_TO DO_.
Your task is to copy every record exactly.

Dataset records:
◇ ◇ ◇

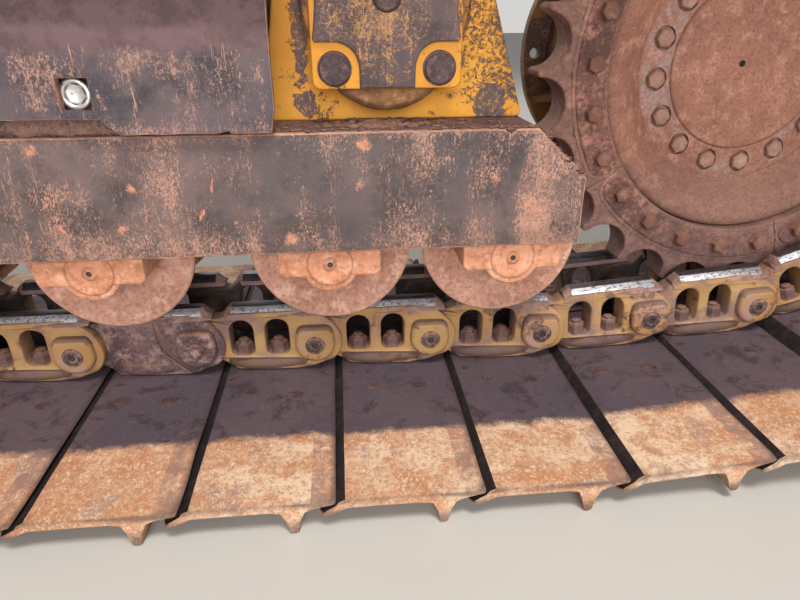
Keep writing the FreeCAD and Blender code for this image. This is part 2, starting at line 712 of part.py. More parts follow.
ring = disc(sprocket_axis, pitch_radius - size("tooth_depth"))
ring = ring.cut(disc(sprocket_axis, size("segment_inner_radius")))
gap_floor_radius = pitch_radius - size("bushing_radius") - size("bushing_clearance")
gap_middle_radius = gap_floor_radius + size("tooth_gap_radius")
gaps = []
for index in range(teeth):
    middle = on_sprocket(gap_middle_radius, gap_angle + 2 * math.pi * index / teeth, 0)
    gaps.append(disc(middle, size("tooth_gap_radius")))
for index in range(segments):
    width, slit = 2 * size("segment_half_width"), size("segment_slit")
    opening = Part.makeBox(pitch_radius, width, slit, Vector(0, -width / 2, -slit / 2))
    angle = math.degrees(gap_angle + 2 * math.pi * index / segments)
    opening.Placement = FreeCAD.Placement(sprocket_axis, FreeCAD.Rotation(Vector(0, -1, 0), angle))
    gaps.append(opening)
made_feature("sprocket_segments", ring.cut(gaps))

turned("sprocket_hub", [
    ("hub_bore_radius", "hub_inner_y"),
    ("hub_flange_radius", "hub_inner_y"),
    ("hub_flange_radius", "-segment_half_width"),
    ("segment_inner_radius - hub_seat_gap", "-segment_half_width"),
    ("segment_inner_radius - hub_seat_gap", "segment_half_width - hub_rim_step"),
    ("hub_flat_radius", "0"),
    ("hub_flat_radius", "-hub_recess"),
    ("hub_bore_radius", "-hub_recess"),
], "sprocket_x", "sprocket_z")
rod("drive_cover", "hub_bore_radius + cover_lap", "-hub_recess", "cover_plate - hub_recess",
    "sprocket_x", "sprocket_z")

housing = turned("final_drive_housing", [
    ("0", "drive_flange_y"),
    ("drive_flange_radius", "drive_flange_y"),
    ("drive_flange_radius", "drive_flange_y + drive_flange_plate"),
    ("drive_drum_radius", "drive_flange_y + drive_flange_plate"),
    ("drive_drum_radius", "hub_inner_y - drive_gap"),
    ("hub_bore_radius - drive_play", "hub_inner_y - drive_gap"),
    ("hub_bore_radius - drive_play", "-hub_recess"),
    ("0", "-hub_recess"),
], "sprocket_x", "sprocket_z")
hole_sketch = sketch_on(housing, "XZ_Plane", "-drive_flange_y")
draw_circle(hole_sketch, "drive_bolt_circle", "0", "drive_bolt_hole")
first_hole = housing.newObject("PartDesign::Pocket", "flange_hole")
first_hole.Profile = hole_sketch
bind(first_hole, Length="drive_flange_plate")
hole_circle = housing.newObject("PartDesign::PolarPattern", "flange_holes")
hole_circle.Originals = [first_hole]
hole_circle.Axis = (hole_sketch, ["N_Axis"])
hole_circle.Angle = 360
bind(hole_circle, Occurrences="drive_bolt_count")
housing.Tip = hole_circle

# Track frame and roller guards.

frame = long_beam("track_frame", [
    ("-frame_half_width", "frame_bottom"),
    ("-frame_rail_inner", "frame_bottom"),
    ("-frame_rail_inner", "frame_cavity"),
    ("frame_rail_inner", "frame_cavity"),
    ("frame_rail_inner", "frame_bottom"),
    ("frame_half_width", "frame_bottom"),
    ("frame_half_width", "frame_top"),
    ("-frame_half_width", "frame_top"),
], "frame_rear", "frame_front")
notches = sketch_on(frame, "XY_Plane", "frame_top")
for near, far in (("idler_x - idler_flange_radius - wheel_clearance", "frame_front"),
                  ("sprocket_x + pitch_radius - tooth_depth + wheel_clearance", "frame_rear")):
    draw_outline(notches, [(near, "-frame_rail_inner"), (far, "-frame_rail_inner"),
                           (far, "frame_rail_inner"), (near, "frame_rail_inner")])
notch_cut = frame.newObject("PartDesign::Pocket", "wheel_notches")
notch_cut.Profile = notches
bind(notch_cut, Length="frame_roof")
corners = sketch_on(frame, "XZ_Plane", "frame_half_width")
draw_outline(corners, [
    ("guard_rear + guard_chamfer_run", "frame_top"),
    ("frame_rear", "frame_top"),
    ("frame_rear", "frame_top - guard_chamfer_drop * (1 - guard_rear_lap / guard_chamfer_run)"),
])
draw_outline(corners, [
    ("guard_front - guard_chamfer_run", "frame_top"),
    ("frame_front", "frame_top"),
    ("frame_front", "frame_top - guard_chamfer_drop * (1 - guard_front_lap / guard_chamfer_run)"),
])
corner_cut = frame.newObject("PartDesign::Pocket", "sloped_corners")
corner_cut.Profile = corners
bind(corner_cut, Length="2 * frame_half_width")

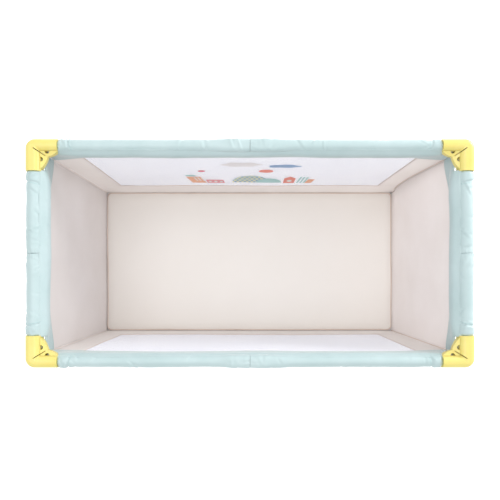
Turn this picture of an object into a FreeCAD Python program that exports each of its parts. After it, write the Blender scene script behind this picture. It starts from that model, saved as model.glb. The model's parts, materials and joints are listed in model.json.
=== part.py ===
"""Folding playpen: one STEP file per sub-part, in millimetres, +Z up.

The origin is on the ground under the middle of the pen. X runs along the long side, Y along
the short side, front is -Y and left is -X. The pen is drawn open, with its rails locked level
and its four base arms level. Every sub-part of the frame is drawn once, in the back-right
quarter or on the back or right rail, and mirrored into its other places.
"""

import FreeCAD, Part
import math
import os

# Driving dimensions of the open pen, in millimetres.
PEN_LENGTH = 1260.0
PEN_WIDTH = 642.0
RIM_HEIGHT = 763.0

# Corner posts and the two pivots that each one carries.
POST_INSET = (21.0, 17.0)        # from the pen's outside to a post's axis, in X and in Y
POST_RADIUS = 11.0
POST_TOP = 756.0
ARM_PIVOT_OFFSET = (29.0, 50.0)  # from a post's axis inwards to its base arm's pivot
RAIL_PIVOT_OFFSET = 40.0         # from a post's axis inwards to each rail's pivot
RAIL_Z = 740.0

# Tubes, pins and running clearances.
TUBE_WALL = 1.2
ARM_RADIUS = 9.0
RAIL_RADIUS = 11.0
PIN_RADIUS = 3.0
PIN_CLEARANCE = 0.08
SLOT_CLEARANCE = 1.6             # beside and above a tube in the channel that it turns in
LUG_SHARE = 1.0                  # length of a tube's end lug, in tube radii

# Corner brackets.
BRACKET_ARM = 90.0
BRACKET_CORNER_RADIUS = 27.0
BRACKET_BOTTOM = 725.0
BRACKET_EDGE_RADIUS = 15.5
WEB_BOTTOM = 733.0
WEB_TOP = 753.0                  # where the web's sloping faces leave the ridge
WEB_SLOPE = 0.42                 # fall of each face per millimetre away from its ridge
WEB_NOTCH = (19.0, 15.0)         # from the ridge's inner corner to the notch in the web's edge
WEB_BULGE = 2.5                  # how far each lobe of the edge swells past its chord
WEB_SHOULDER = 6.0               # from the end of the side arm to where the web's edge starts
RIVET_HEAD_RADIUS = 5.0
RIVET_HEAD_THICKNESS = 2.0
RIVET_RECESS = 1.5               # from a shank's outer end to the bracket's outside
RIVET_POCKET_RADIUS = 7.0        # the well in the web around a rivet's head
SLIT_SIZE = (36.0, 2.6)          # the moulded slit along the valley: length and width
SLIT_BOTTOM = 742.0
SLIT_OFFSET = (40.0, 37.0)       # its middle, from the bracket's outside faces
SLIT_ANGLE = 34.0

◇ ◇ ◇

_THE RESPONSE_.
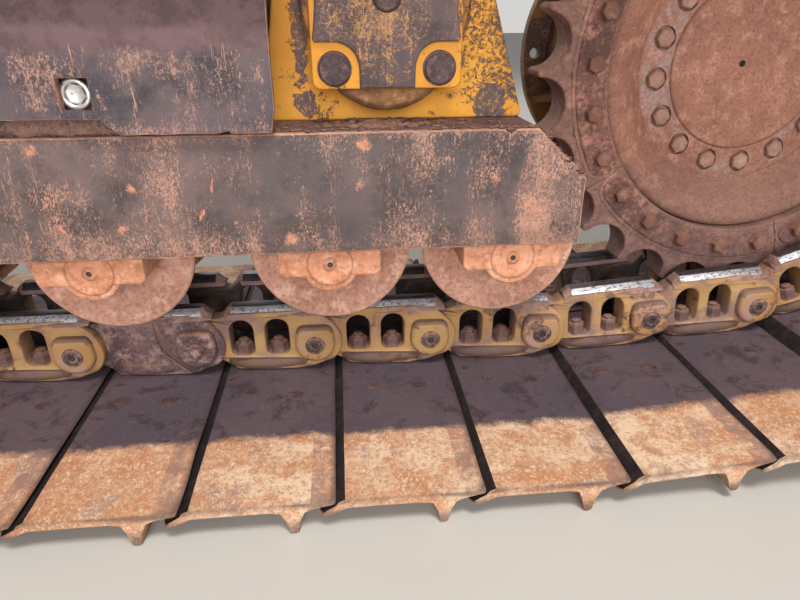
Keep writing the FreeCAD and Blender code for this image. This is part 2, starting at line 712 of part.py. More parts follow.
ring = disc(sprocket_axis, pitch_radius - size("tooth_depth"))
ring = ring.cut(disc(sprocket_axis, size("segment_inner_radius")))
gap_floor_radius = pitch_radius - size("bushing_radius") - size("bushing_clearance")
gap_middle_radius = gap_floor_radius + size("tooth_gap_radius")
gaps = []
for index in range(teeth):
    middle = on_sprocket(gap_middle_radius, gap_angle + 2 * math.pi * index / teeth, 0)
    gaps.append(disc(middle, size("tooth_gap_radius")))
for index in range(segments):
    width, slit = 2 * size("segment_half_width"), size("segment_slit")
    opening = Part.makeBox(pitch_radius, width, slit, Vector(0, -width / 2, -slit / 2))
    angle = math.degrees(gap_angle + 2 * math.pi * index / segments)
    opening.Placement = FreeCAD.Placement(sprocket_axis, FreeCAD.Rotation(Vector(0, -1, 0), angle))
    gaps.append(opening)
made_feature("sprocket_segments", ring.cut(gaps))

turned("sprocket_hub", [
    ("hub_bore_radius", "hub_inner_y"),
    ("hub_flange_radius", "hub_inner_y"),
    ("hub_flange_radius", "-segment_half_width"),
    ("segment_inner_radius - hub_seat_gap", "-segment_half_width"),
    ("segment_inner_radius - hub_seat_gap", "segment_half_width - hub_rim_step"),
    ("hub_flat_radius", "0"),
    ("hub_flat_radius", "-hub_recess"),
    ("hub_bore_radius", "-hub_recess"),
], "sprocket_x", "sprocket_z")
rod("drive_cover", "hub_bore_radius + cover_lap", "-hub_recess", "cover_plate - hub_recess",
    "sprocket_x", "sprocket_z")

housing = turned("final_drive_housing", [
    ("0", "drive_flange_y"),
    ("drive_flange_radius", "drive_flange_y"),
    ("drive_flange_radius", "drive_flange_y + drive_flange_plate"),
    ("drive_drum_radius", "drive_flange_y + drive_flange_plate"),
    ("drive_drum_radius", "hub_inner_y - drive_gap"),
    ("hub_bore_radius - drive_play", "hub_inner_y - drive_gap"),
    ("hub_bore_radius - drive_play", "-hub_recess"),
    ("0", "-hub_recess"),
], "sprocket_x", "sprocket_z")
hole_sketch = sketch_on(housing, "XZ_Plane", "-drive_flange_y")
draw_circle(hole_sketch, "drive_bolt_circle", "0", "drive_bolt_hole")
first_hole = housing.newObject("PartDesign::Pocket", "flange_hole")
first_hole.Profile = hole_sketch
bind(first_hole, Length="drive_flange_plate")
hole_circle = housing.newObject("PartDesign::PolarPattern", "flange_holes")
hole_circle.Originals = [first_hole]
hole_circle.Axis = (hole_sketch, ["N_Axis"])
hole_circle.Angle = 360
bind(hole_circle, Occurrences="drive_bolt_count")
housing.Tip = hole_circle

# Track frame and roller guards.

frame = long_beam("track_frame", [
    ("-frame_half_width", "frame_bottom"),
    ("-frame_rail_inner", "frame_bottom"),
    ("-frame_rail_inner", "frame_cavity"),
    ("frame_rail_inner", "frame_cavity"),
    ("frame_rail_inner", "frame_bottom"),
    ("frame_half_width", "frame_bottom"),
    ("frame_half_width", "frame_top"),
    ("-frame_half_width", "frame_top"),
], "frame_rear", "frame_front")
notches = sketch_on(frame, "XY_Plane", "frame_top")
for near, far in (("idler_x - idler_flange_radius - wheel_clearance", "frame_front"),
                  ("sprocket_x + pitch_radius - tooth_depth + wheel_clearance", "frame_rear")):
    draw_outline(notches, [(near, "-frame_rail_inner"), (far, "-frame_rail_inner"),
                           (far, "frame_rail_inner"), (near, "frame_rail_inner")])
notch_cut = frame.newObject("PartDesign::Pocket", "wheel_notches")
notch_cut.Profile = notches
bind(notch_cut, Length="frame_roof")
corners = sketch_on(frame, "XZ_Plane", "frame_half_width")
draw_outline(corners, [
    ("guard_rear + guard_chamfer_run", "frame_top"),
    ("frame_rear", "frame_top"),
    ("frame_rear", "frame_top - guard_chamfer_drop * (1 - guard_rear_lap / guard_chamfer_run)"),
])
draw_outline(corners, [
    ("guard_front - guard_chamfer_run", "frame_top"),
    ("frame_front", "frame_top"),
    ("frame_front", "frame_top - guard_chamfer_drop * (1 - guard_front_lap / guard_chamfer_run)"),
])
corner_cut = frame.newObject("PartDesign::Pocket", "sloped_corners")
corner_cut.Profile = corners
bind(corner_cut, Length="2 * frame_half_width")

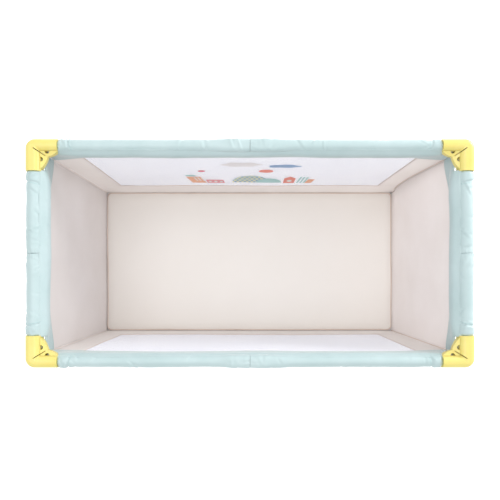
Turn this picture of an object into a FreeCAD Python program that exports each of its parts. After it, write the Blender scene script behind this picture. It starts from that model, saved as model.glb. The model's parts, materials and joints are listed in model.json.
=== part.py ===
"""Folding playpen: one STEP file per sub-part, in millimetres, +Z up.

The origin is on the ground under the middle of the pen. X runs along the long side, Y along
the short side, front is -Y and left is -X. The pen is drawn open, with its rails locked level
and its four base arms level. Every sub-part of the frame is drawn once, in the back-right
quarter or on the back or right rail, and mirrored into its other places.
"""

import FreeCAD, Part
import math
import os

# Driving dimensions of the open pen, in millimetres.
PEN_LENGTH = 1260.0
PEN_WIDTH = 642.0
RIM_HEIGHT = 763.0

# Corner posts and the two pivots that each one carries.
POST_INSET = (21.0, 17.0)        # from the pen's outside to a post's axis, in X and in Y
POST_RADIUS = 11.0
POST_TOP = 756.0
ARM_PIVOT_OFFSET = (29.0, 50.0)  # from a post's axis inwards to its base arm's pivot
RAIL_PIVOT_OFFSET = 40.0         # from a post's axis inwards to each rail's pivot
RAIL_Z = 740.0

# Tubes, pins and running clearances.
TUBE_WALL = 1.2
ARM_RADIUS = 9.0
RAIL_RADIUS = 11.0
PIN_RADIUS = 3.0
PIN_CLEARANCE = 0.08
SLOT_CLEARANCE = 1.6             # beside and above a tube in the channel that it turns in
LUG_SHARE = 1.0                  # length of a tube's end lug, in tube radii

# Corner brackets.
BRACKET_ARM = 90.0
BRACKET_CORNER_RADIUS = 27.0
BRACKET_BOTTOM = 725.0
BRACKET_EDGE_RADIUS = 15.5
WEB_BOTTOM = 733.0
WEB_TOP = 753.0                  # where the web's sloping faces leave the ridge
WEB_SLOPE = 0.42                 # fall of each face per millimetre away from its ridge
WEB_NOTCH = (19.0, 15.0)         # from the ridge's inner corner to the notch in the web's edge
WEB_BULGE = 2.5                  # how far each lobe of the edge swells past its chord
WEB_SHOULDER = 6.0               # from the end of the side arm to where the web's edge starts
RIVET_HEAD_RADIUS = 5.0
RIVET_HEAD_THICKNESS = 2.0
RIVET_RECESS = 1.5               # from a shank's outer end to the bracket's outside
RIVET_POCKET_RADIUS = 7.0        # the well in the web around a rivet's head
SLIT_SIZE = (36.0, 2.6)          # the moulded slit along the valley: length and width
SLIT_BOTTOM = 742.0
SLIT_OFFSET = (40.0, 37.0)       # its middle, from the bracket's outside faces
SLIT_ANGLE = 34.0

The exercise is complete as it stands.